* Begin *

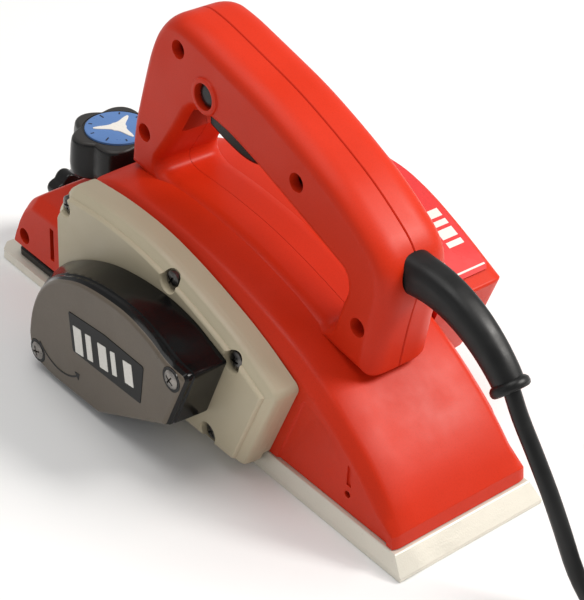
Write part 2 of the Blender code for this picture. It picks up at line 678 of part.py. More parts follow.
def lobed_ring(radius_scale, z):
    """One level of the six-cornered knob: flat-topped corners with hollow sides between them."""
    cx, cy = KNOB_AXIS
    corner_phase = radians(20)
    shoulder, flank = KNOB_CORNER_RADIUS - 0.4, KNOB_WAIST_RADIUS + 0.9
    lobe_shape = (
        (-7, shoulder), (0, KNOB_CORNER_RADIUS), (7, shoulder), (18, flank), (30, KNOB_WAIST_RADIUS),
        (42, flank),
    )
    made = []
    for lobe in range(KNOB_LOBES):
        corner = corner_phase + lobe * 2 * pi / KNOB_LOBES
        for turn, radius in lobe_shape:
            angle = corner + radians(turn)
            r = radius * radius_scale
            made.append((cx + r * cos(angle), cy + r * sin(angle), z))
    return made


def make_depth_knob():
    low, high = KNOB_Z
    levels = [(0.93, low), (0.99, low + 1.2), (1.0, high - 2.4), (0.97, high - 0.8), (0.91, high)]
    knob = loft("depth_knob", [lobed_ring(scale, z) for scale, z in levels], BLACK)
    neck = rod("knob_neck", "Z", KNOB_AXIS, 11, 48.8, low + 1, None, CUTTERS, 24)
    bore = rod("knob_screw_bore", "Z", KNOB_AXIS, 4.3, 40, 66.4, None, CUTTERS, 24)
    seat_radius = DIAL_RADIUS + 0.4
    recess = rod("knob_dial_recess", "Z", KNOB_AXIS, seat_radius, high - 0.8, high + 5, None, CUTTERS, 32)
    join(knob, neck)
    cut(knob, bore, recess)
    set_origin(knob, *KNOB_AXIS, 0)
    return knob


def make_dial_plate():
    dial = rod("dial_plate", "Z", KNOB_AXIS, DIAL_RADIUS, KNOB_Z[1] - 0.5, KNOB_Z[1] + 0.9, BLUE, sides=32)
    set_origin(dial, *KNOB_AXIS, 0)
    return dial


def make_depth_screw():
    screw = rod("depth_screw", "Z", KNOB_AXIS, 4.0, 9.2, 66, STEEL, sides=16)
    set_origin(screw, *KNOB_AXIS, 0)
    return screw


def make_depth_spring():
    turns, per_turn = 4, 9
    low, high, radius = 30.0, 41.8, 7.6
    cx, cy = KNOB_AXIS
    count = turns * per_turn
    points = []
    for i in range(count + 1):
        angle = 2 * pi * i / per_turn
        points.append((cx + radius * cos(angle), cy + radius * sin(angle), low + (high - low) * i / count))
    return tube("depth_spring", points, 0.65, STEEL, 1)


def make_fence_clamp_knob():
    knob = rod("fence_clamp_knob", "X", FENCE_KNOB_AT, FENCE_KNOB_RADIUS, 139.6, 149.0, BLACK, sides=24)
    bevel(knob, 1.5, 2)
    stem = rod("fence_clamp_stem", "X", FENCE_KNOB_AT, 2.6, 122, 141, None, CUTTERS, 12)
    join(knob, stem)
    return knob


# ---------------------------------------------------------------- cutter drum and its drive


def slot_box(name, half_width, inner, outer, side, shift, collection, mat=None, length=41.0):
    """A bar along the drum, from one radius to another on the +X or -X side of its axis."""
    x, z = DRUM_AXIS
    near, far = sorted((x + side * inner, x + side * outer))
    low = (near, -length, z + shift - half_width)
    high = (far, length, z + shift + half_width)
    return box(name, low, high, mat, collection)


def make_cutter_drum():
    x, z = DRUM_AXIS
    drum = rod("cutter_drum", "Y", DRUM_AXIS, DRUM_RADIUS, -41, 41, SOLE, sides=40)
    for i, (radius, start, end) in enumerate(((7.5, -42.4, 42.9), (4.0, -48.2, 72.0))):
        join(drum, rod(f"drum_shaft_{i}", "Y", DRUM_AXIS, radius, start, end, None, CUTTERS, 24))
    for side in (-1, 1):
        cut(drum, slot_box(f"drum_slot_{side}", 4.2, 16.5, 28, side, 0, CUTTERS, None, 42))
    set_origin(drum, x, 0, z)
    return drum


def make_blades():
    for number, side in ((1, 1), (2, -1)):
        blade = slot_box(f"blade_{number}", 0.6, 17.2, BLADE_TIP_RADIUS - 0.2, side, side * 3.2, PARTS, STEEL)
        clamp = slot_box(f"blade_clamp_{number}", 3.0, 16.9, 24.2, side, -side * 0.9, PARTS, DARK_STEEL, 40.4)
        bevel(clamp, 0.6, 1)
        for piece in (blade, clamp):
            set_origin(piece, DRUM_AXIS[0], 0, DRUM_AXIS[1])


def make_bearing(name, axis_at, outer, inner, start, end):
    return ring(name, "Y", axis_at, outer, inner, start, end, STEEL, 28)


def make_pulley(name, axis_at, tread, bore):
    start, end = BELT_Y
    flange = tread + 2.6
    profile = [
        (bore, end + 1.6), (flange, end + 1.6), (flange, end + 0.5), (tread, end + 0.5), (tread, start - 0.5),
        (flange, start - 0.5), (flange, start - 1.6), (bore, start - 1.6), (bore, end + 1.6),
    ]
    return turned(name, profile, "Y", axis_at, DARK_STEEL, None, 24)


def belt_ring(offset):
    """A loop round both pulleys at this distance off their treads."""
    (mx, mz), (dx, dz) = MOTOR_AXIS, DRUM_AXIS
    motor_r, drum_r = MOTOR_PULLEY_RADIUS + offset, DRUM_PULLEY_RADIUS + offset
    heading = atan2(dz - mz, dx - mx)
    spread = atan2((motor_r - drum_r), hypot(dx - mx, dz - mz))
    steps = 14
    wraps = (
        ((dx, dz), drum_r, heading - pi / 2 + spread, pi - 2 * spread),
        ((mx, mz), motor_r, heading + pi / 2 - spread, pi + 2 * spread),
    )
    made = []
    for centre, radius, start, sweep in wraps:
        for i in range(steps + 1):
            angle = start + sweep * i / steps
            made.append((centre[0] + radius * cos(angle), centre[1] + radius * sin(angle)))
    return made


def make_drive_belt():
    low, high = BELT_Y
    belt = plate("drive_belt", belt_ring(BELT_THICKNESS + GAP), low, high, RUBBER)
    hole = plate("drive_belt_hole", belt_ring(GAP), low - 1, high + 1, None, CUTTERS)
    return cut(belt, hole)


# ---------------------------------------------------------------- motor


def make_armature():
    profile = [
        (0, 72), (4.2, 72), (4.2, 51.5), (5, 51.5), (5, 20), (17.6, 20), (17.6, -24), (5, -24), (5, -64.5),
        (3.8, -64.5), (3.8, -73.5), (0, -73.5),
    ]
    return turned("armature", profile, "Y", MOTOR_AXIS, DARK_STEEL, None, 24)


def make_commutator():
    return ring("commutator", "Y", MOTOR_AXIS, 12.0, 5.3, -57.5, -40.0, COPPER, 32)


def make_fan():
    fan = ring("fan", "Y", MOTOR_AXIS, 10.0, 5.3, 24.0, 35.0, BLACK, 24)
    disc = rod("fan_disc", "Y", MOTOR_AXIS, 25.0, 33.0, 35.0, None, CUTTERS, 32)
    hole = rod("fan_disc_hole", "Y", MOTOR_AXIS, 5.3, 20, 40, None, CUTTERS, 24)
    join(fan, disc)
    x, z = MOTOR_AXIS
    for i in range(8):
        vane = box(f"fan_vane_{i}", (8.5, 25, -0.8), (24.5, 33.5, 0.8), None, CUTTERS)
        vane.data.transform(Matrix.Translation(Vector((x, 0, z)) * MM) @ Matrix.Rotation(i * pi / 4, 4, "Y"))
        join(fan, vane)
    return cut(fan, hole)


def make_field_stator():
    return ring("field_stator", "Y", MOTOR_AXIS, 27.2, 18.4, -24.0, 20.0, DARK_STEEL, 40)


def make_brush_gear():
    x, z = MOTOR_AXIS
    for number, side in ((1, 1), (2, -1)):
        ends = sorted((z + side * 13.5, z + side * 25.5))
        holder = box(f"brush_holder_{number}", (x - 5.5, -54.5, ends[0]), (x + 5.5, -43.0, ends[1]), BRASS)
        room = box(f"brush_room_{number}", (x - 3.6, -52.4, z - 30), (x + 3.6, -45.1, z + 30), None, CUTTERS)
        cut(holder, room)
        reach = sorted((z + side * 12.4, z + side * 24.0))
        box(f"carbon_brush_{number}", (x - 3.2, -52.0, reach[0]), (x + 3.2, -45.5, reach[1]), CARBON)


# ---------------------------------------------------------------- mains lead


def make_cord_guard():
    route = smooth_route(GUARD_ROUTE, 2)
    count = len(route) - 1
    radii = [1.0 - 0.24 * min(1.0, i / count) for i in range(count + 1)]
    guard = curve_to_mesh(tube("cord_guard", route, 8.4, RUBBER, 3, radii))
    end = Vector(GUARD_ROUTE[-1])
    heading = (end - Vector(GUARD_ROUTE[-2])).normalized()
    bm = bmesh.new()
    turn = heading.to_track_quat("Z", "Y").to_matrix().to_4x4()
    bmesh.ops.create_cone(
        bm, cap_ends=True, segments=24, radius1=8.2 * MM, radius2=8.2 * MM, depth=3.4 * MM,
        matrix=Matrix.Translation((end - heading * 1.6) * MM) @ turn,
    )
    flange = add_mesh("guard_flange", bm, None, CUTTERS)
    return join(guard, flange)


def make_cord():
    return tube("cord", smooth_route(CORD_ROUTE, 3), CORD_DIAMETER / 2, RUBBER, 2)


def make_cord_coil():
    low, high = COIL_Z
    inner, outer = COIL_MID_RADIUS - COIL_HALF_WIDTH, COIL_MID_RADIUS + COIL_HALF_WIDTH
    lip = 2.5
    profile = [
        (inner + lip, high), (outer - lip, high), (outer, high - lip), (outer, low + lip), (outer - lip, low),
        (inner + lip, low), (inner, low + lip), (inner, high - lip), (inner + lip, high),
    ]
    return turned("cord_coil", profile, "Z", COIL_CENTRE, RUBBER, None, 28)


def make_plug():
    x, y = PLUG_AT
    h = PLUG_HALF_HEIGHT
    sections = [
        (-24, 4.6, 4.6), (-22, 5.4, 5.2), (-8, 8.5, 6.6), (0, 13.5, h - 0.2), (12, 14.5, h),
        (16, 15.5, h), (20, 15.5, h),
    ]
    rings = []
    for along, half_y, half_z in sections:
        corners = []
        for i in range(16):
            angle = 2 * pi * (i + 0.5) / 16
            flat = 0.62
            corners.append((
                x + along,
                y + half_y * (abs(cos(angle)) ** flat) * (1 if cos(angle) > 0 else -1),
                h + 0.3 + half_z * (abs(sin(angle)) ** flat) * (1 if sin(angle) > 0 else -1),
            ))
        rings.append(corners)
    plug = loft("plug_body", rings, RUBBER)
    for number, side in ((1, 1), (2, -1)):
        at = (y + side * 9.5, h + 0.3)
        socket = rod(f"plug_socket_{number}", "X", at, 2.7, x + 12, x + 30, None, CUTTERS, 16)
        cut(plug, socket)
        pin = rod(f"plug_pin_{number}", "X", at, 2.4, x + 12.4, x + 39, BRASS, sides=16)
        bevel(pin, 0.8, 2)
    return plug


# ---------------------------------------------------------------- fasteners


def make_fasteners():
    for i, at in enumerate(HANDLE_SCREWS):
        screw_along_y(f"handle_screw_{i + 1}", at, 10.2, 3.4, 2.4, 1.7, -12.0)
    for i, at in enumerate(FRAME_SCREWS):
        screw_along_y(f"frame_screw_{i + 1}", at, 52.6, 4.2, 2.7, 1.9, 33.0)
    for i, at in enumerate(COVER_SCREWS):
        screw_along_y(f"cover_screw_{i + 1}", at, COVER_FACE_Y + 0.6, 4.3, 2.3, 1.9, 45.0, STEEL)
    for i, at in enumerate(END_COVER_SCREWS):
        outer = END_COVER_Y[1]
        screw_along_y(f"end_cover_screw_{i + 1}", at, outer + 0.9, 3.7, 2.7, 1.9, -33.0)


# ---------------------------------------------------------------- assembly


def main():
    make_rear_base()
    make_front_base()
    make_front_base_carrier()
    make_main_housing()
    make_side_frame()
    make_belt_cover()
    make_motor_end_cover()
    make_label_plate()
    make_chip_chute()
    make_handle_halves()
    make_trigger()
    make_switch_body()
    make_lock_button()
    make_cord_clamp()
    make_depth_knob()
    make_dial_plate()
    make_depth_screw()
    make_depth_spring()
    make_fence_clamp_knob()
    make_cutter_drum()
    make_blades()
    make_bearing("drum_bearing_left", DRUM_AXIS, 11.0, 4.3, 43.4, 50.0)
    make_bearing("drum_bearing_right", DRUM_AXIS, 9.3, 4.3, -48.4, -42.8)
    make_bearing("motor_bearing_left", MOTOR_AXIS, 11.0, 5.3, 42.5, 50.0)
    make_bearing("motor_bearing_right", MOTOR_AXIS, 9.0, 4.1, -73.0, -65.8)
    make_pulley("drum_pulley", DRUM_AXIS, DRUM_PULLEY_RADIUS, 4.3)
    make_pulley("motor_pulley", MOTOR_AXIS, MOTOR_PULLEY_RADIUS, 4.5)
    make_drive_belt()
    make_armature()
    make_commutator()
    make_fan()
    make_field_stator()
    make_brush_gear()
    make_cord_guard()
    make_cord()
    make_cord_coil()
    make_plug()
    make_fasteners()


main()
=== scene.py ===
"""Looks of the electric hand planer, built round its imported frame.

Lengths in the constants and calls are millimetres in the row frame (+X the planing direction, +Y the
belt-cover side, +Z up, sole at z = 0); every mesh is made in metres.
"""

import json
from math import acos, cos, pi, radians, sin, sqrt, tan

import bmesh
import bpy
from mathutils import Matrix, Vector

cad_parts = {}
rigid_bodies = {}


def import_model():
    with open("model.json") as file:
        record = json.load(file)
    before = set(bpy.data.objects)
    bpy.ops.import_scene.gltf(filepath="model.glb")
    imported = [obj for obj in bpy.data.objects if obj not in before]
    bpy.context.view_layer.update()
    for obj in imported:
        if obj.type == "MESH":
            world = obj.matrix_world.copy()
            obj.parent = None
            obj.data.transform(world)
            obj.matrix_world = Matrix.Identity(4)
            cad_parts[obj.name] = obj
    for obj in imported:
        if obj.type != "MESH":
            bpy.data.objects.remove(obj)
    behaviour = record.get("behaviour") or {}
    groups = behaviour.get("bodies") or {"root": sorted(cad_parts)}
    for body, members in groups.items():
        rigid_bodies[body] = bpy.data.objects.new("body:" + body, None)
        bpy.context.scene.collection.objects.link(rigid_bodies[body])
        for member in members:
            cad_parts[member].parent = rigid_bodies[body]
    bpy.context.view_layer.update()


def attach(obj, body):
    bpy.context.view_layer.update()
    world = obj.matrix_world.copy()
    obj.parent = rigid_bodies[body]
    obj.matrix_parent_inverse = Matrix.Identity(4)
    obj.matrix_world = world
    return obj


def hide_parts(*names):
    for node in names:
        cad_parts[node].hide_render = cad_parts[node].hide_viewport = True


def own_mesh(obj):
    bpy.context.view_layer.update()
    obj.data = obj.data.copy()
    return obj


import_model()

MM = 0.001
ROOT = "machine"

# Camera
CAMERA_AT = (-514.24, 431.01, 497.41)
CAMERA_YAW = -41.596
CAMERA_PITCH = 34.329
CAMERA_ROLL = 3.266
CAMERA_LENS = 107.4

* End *
* Begin *

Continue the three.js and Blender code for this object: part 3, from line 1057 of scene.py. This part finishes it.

* End *
* Begin *

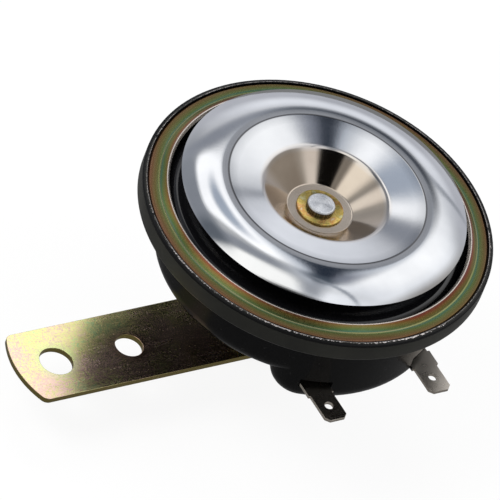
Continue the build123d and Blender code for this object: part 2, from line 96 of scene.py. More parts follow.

* End *

# [INSTRUCTIONS TO FOLLOW]
Determine the number of lines in the listing that contain the string "True". Write that number and nothing else.

# [SOLUTION TO THIS EXERCISE]
2